Colonie allemande de 1888 à 1914, l'Empire ayant perdu la guerre, Nauru devient colonie australienne sous mandat direct de la couronne, de 1918 à 1968, avec un court intermède d'occupation japonaise de 1942 à 1945.

Après la Seconde guerre mondiale, l'ONU confie l'île à l'Australie qui reprend les rênes. L'exploitation du phosphate s'intensifie, saccageant le fragile équilibre écologique de l'île, sans que la population locale en profite.

Comme l'île ne dispose pas de port en eau profonde le chargement des navires nécessite des installations et des techniques peu mécanisées pas trop coûteuses.

Mais les temps changent

Sous la conduite de Hammer DeRoburt, descendant d'un chef coutumier de l'île, Nauru devient une république indépendante en 1968, et nationalise les mines de phosphate.

Hammer DeRoburt (au centre)

 
Années d'euphorie

Durant quelques années, c'est l'euphorie, la population de souche s'enrichit, devenant même l'une des plus riches de la planète par tête.

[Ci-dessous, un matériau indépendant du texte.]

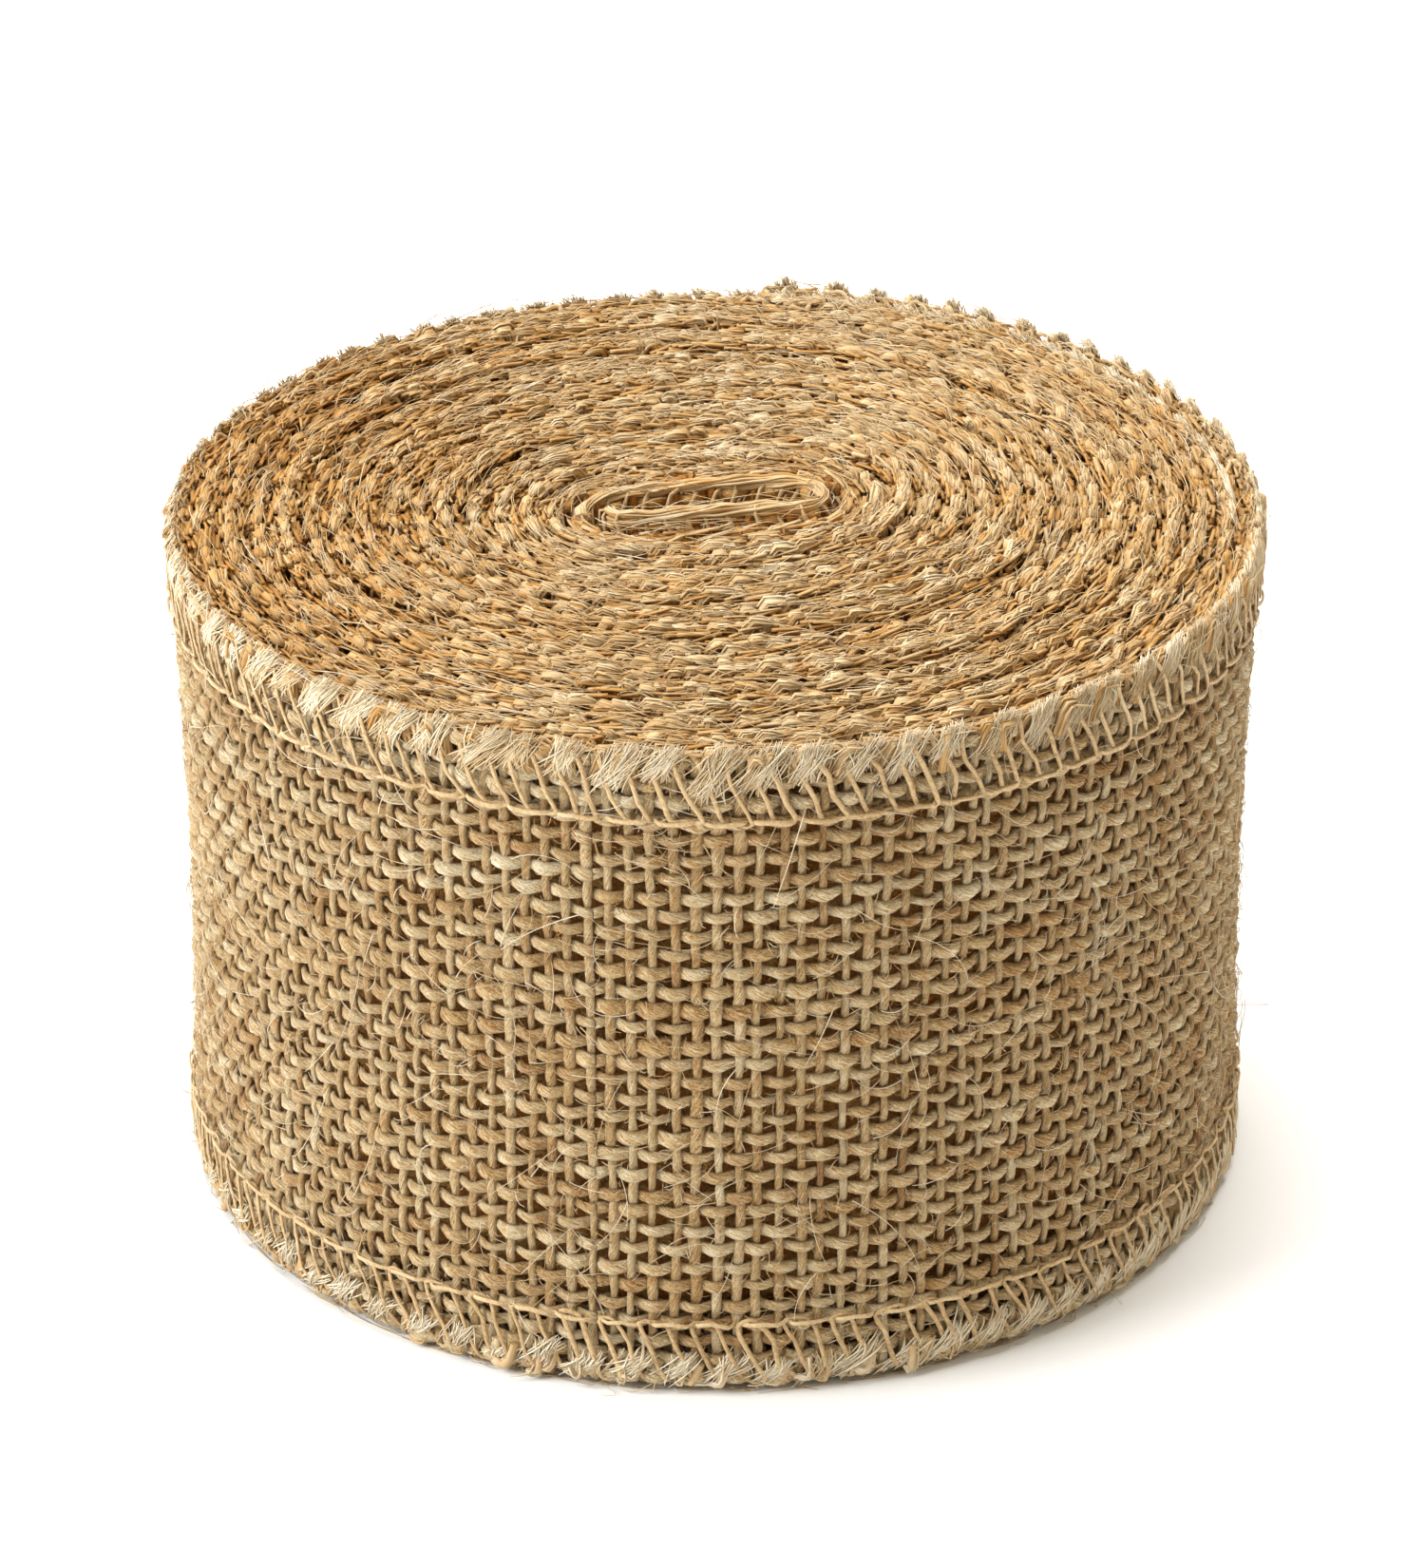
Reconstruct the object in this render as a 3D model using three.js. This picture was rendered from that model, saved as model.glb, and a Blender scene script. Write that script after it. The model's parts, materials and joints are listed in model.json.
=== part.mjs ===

Dans son petit ouvrage «Nauru, l'île dévastée», Luc Folliet (1) nous conte «la fable implacable de cette saga post coloniale, du glouton qui dévore ses ressources fossiles et se trouve pris au dépourvu le jour où sa cave à minerais est à sec.»

Des rentiers gavés de royalties

« Quand ils accèdent à l'indépendance en 1968, les 4.000 habitants de Nauru nationalisent les mines et deviennent des nababs. Des rentiers gavés de royalties. Avec un PIE de 2.000 dollars par tête, les Nauruans sont à peu près aussi rupins que les Bédouins des États du Golfe. A tel point que la reine d'Angleterre, fascinée par le modèle de leur réussite, viendra leur rendre visite en 1982.

Visite d'Elisabeth II et du prince Philip

  Sur l'île, c'est une débauche de consommation importée: plusieurs 4x4 par habitant, et quand l'un tombe en panne, on l'abandonne sur place. Et l'on en rachète un neuf.»

Les Nauruans ne pêchent plus, ne cultivent plus la terre, ne chantent plus, ne dansent plus. Toute la nourriture est importée, y compris les salades, à 7 dollars l'unité. Vautrés près de leurs radios braillant des musiques étrangères, ou devant leur téloche débitant des vidéos porno; gavés de chips, de popcorn et de sucreries industrielles; gorgés de coca-cola, de sodas, d'alcool, les natives engraissent, s'avachissent, s'abêtissent.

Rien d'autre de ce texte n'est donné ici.